Release Time:2017-10-25

    Sichuan Brocade is titled the Top 3 Brocades in China with Yun Brocade of Nanjing and Song Brocade of Suzhou. It is reputed as “An Oriental Treasure, A Chinese Wonder” for its long history of over 2,000 years and unique workmanship. “Shu” is noted as a kind of worm feeding on mulberry in World and Expression by Xu Shen in the Eastern Han Dynasty. “Silkworm prospers in Shu and “Shu” is used to symbolize silkworm” in the Records of Huayang. In remote times, the valleys at the upper streams of Minjiang River enjoyed a mild climate and sufficient rains. The unique natural conditions were especially suitable for rising of silkworm. The silk produced in Shu was even in fineness with soft gloss. A Shu brocade made of it was extraordinary colorful. The weaving skill of Shu brocade was also listed in the first batch of National Intangible Cultural Heritage List. Last year, 4 Jacquard models of Shu brocade were unearthed at the Laoguanshan Han Tombs of Tianhui Town. It is the first discovery in the archaeological history of China. Archaeologists believed that its discovery had made up a gap in the textile history of China and even the world, and evidenced that Chengdu was the starting point of the Southern Silk Road in the history. 

History 

    The Known Earliest Textile Center in Chengdu 

    At the B1F of Chengdu Shu Brocade and Embroidery Museum, ancient Shu brocades were restored and exhibited, including the rubrical geometric brocade with a pair of dragons or phoenixes of the State Warring Period, the Huwang Brocade of Sui Dynasty, the Hunting Brocade of Four Heavenly Kings of Tang Dynasty, Taizi Jumbuck Brocade of Ming Dynasty and Yuehua Brocade of Qing Dynasty. They were hanged in the cabinet, telling the history of Shu brocade silently. 

    Emerged in the Spring and Autumn and the Warring States Period in modern Sichuan, made of colorful silks. An office was set up in Chengdu to take charge of brocade, thus, Chengdu was called the “Jinguan City”. The river around Chengdu was also named the “Jinjiang” since people often washed the brocade by its side. To the Shuhan Period in the Three Kingdoms, Shu Kingdom exchanged its brocade for horses with Wei Kingdom and grains with Wu Kingdom. Shu brocade turned to the economic pillar of Shu Kingdom, based on which, the local people’s conditions were improved significantly. Tang Dynasty ushered in another heyday of Shu brocade development with much more sophisticated weaving skills. For instance, in the past, the pattern was made by colorful warps intersecting with general warps and in Tang Dynasty, it changed to intersection of wefts. The preliminary multi-heald loom also developed to harness type jacquard loom. The Daxingtai (an official title in feudal China) of Yi Prefecture designed more than 100 patterns such as connected beads and curved grasses, which had been popular for over a century. In the Song and Yuan Periods, the weft floating occurred and the production of hollowing loom in Ming and Qing Periods brought in more complicated and fine patterns. “Gradually changing color occurred and became a unique skill in Shu brocade weaving.” 
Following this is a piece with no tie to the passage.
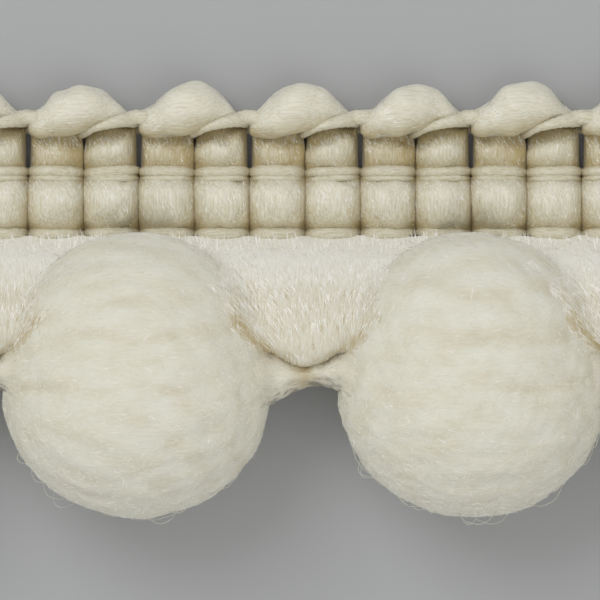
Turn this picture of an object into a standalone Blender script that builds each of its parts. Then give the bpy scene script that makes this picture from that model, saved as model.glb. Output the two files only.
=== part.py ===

    The famous expert of Bashu culture, Yuan Tingdong said to the reporter, Chengdu was the known earliest textile center and Shu Brocade was of the highest ranking. The names of Jinjiang and Jincheng were also after it. The first textile in China was found in Xinjiang where was rather dry. Those textiles saved were all produced in Chengdu.”

    Laoguanshan Shu Brocade Loom Renewing the World Textile History 

    In 2013, the Chengdu Institute of Cultural Relics and Archeology and the Jingzhou Cultural Relics Protection Center formed a joint archaeological team for rescue and archaeological excavations of the Laoguanshan Han Tombs consisting of a total of 4 wooden coffins buried in pits in the Western Han Dynasty. 4 Shu brocade jacquard loom models were unearthed at the north bottom case of the Tomb No. 2. According to experts, they were unprecedented and the only intact ones of Western Han Dynasty found in China. It was of great significance to the study of China and the world silk textile technology origin and development.

    “In the past, Shu brocade was often found along the Silk Road, and this time, the tools unearthed in Chengdu, used to produce Shu Brocade, confirming the important role of Chengdu as the starting point of the Silk Road." Archaeological experts believed that the Silk Road went across the Eurasian continent with silk, a special tradable, as its most important carrier, while the Shu brocade was an important support. The Shu brocade produced in Chengdu was exported along the Silk Road in great number and made an indelible contribution to the promotion of Eastern and Western material and cultural exchanges, and the progress of human civilization. The famous silk archaeologist Wu Min even held the idea that that "there is no brocade, there is no history of China's brocade weaving." The expert also said that the unearthed was not a general loom model, but the representative of the most advanced textile technology, which effectively supported the development of traditional handicraft industry in Chengdu, and rewrote the history of China's textile industry and also of the world.

    Archaeological experts believed that Chengdu was called the textile capital in the Han and Tang Dynasties. As a southern city closest to the political center of Chang'an, Chengdu was the most important "industrial production base" in the south. Since the Southern Song Dynasty, Shu's weavers had been relocated to Lin'an (Hangzhou), but Chengdu was still an important political and economic center in the southwest.